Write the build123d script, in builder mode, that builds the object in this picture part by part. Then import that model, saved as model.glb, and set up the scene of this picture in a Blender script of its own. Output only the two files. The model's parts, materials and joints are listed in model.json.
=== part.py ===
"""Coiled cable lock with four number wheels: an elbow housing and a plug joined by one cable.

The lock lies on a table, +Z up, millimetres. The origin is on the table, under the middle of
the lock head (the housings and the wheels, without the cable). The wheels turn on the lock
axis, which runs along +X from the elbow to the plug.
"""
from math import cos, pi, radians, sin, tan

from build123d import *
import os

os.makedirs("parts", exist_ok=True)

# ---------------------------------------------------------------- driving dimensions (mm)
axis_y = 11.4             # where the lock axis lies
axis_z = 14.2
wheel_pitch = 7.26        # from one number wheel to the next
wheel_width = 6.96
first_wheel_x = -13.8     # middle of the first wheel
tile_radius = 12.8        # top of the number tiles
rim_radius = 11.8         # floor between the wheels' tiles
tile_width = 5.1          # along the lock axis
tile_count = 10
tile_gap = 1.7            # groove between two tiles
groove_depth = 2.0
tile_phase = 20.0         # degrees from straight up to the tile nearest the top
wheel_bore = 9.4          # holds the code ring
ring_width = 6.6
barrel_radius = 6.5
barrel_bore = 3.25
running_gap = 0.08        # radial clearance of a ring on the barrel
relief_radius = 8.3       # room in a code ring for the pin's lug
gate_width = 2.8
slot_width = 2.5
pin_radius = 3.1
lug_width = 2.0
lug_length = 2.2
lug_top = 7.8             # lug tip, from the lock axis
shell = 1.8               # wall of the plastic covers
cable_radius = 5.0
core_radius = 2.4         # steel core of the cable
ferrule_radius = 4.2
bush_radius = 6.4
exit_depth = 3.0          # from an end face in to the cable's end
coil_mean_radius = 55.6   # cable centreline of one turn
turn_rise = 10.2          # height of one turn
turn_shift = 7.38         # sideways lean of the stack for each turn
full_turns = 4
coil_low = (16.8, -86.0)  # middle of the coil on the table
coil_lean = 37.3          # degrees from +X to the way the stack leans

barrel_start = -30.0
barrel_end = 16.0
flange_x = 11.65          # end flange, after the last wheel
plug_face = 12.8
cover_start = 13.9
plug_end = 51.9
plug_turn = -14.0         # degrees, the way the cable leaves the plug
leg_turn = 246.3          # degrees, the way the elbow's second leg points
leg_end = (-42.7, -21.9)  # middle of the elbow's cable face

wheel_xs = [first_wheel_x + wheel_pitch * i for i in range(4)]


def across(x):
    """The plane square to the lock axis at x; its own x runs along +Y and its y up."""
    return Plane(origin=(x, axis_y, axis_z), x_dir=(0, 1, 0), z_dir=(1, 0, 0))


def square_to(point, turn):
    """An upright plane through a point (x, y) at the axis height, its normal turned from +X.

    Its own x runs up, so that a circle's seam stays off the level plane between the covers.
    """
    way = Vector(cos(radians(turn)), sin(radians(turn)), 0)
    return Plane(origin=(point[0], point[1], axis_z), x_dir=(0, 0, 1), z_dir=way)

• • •

_EXERCISE BRIEF_
Set down the listing in full, keeping every word exactly as it is.

_ANSWER TO THE PROBLEM_
Write the build123d script, in builder mode, that builds the object in this picture part by part. Then import that model, saved as model.glb, and set up the scene of this picture in a Blender script of its own. Output only the two files. The model's parts, materials and joints are listed in model.json.
=== part.py ===
"""Coiled cable lock with four number wheels: an elbow housing and a plug joined by one cable.

The lock lies on a table, +Z up, millimetres. The origin is on the table, under the middle of
the lock head (the housings and the wheels, without the cable). The wheels turn on the lock
axis, which runs along +X from the elbow to the plug.
"""
from math import cos, pi, radians, sin, tan

from build123d import *
import os

os.makedirs("parts", exist_ok=True)

# ---------------------------------------------------------------- driving dimensions (mm)
axis_y = 11.4             # where the lock axis lies
axis_z = 14.2
wheel_pitch = 7.26        # from one number wheel to the next
wheel_width = 6.96
first_wheel_x = -13.8     # middle of the first wheel
tile_radius = 12.8        # top of the number tiles
rim_radius = 11.8         # floor between the wheels' tiles
tile_width = 5.1          # along the lock axis
tile_count = 10
tile_gap = 1.7            # groove between two tiles
groove_depth = 2.0
tile_phase = 20.0         # degrees from straight up to the tile nearest the top
wheel_bore = 9.4          # holds the code ring
ring_width = 6.6
barrel_radius = 6.5
barrel_bore = 3.25
running_gap = 0.08        # radial clearance of a ring on the barrel
relief_radius = 8.3       # room in a code ring for the pin's lug
gate_width = 2.8
slot_width = 2.5
pin_radius = 3.1
lug_width = 2.0
lug_length = 2.2
lug_top = 7.8             # lug tip, from the lock axis
shell = 1.8               # wall of the plastic covers
cable_radius = 5.0
core_radius = 2.4         # steel core of the cable
ferrule_radius = 4.2
bush_radius = 6.4
exit_depth = 3.0          # from an end face in to the cable's end
coil_mean_radius = 55.6   # cable centreline of one turn
turn_rise = 10.2          # height of one turn
turn_shift = 7.38         # sideways lean of the stack for each turn
full_turns = 4
coil_low = (16.8, -86.0)  # middle of the coil on the table
coil_lean = 37.3          # degrees from +X to the way the stack leans

barrel_start = -30.0
barrel_end = 16.0
flange_x = 11.65          # end flange, after the last wheel
plug_face = 12.8
cover_start = 13.9
plug_end = 51.9
plug_turn = -14.0         # degrees, the way the cable leaves the plug
leg_turn = 246.3          # degrees, the way the elbow's second leg points
leg_end = (-42.7, -21.9)  # middle of the elbow's cable face

wheel_xs = [first_wheel_x + wheel_pitch * i for i in range(4)]


def across(x):
    """The plane square to the lock axis at x; its own x runs along +Y and its y up."""
    return Plane(origin=(x, axis_y, axis_z), x_dir=(0, 1, 0), z_dir=(1, 0, 0))


def square_to(point, turn):
    """An upright plane through a point (x, y) at the axis height, its normal turned from +X.

    Its own x runs up, so that a circle's seam stays off the level plane between the covers.
    """
    way = Vector(cos(radians(turn)), sin(radians(turn)), 0)
    return Plane(origin=(point[0], point[1], axis_z), x_dir=(0, 0, 1), z_dir=way)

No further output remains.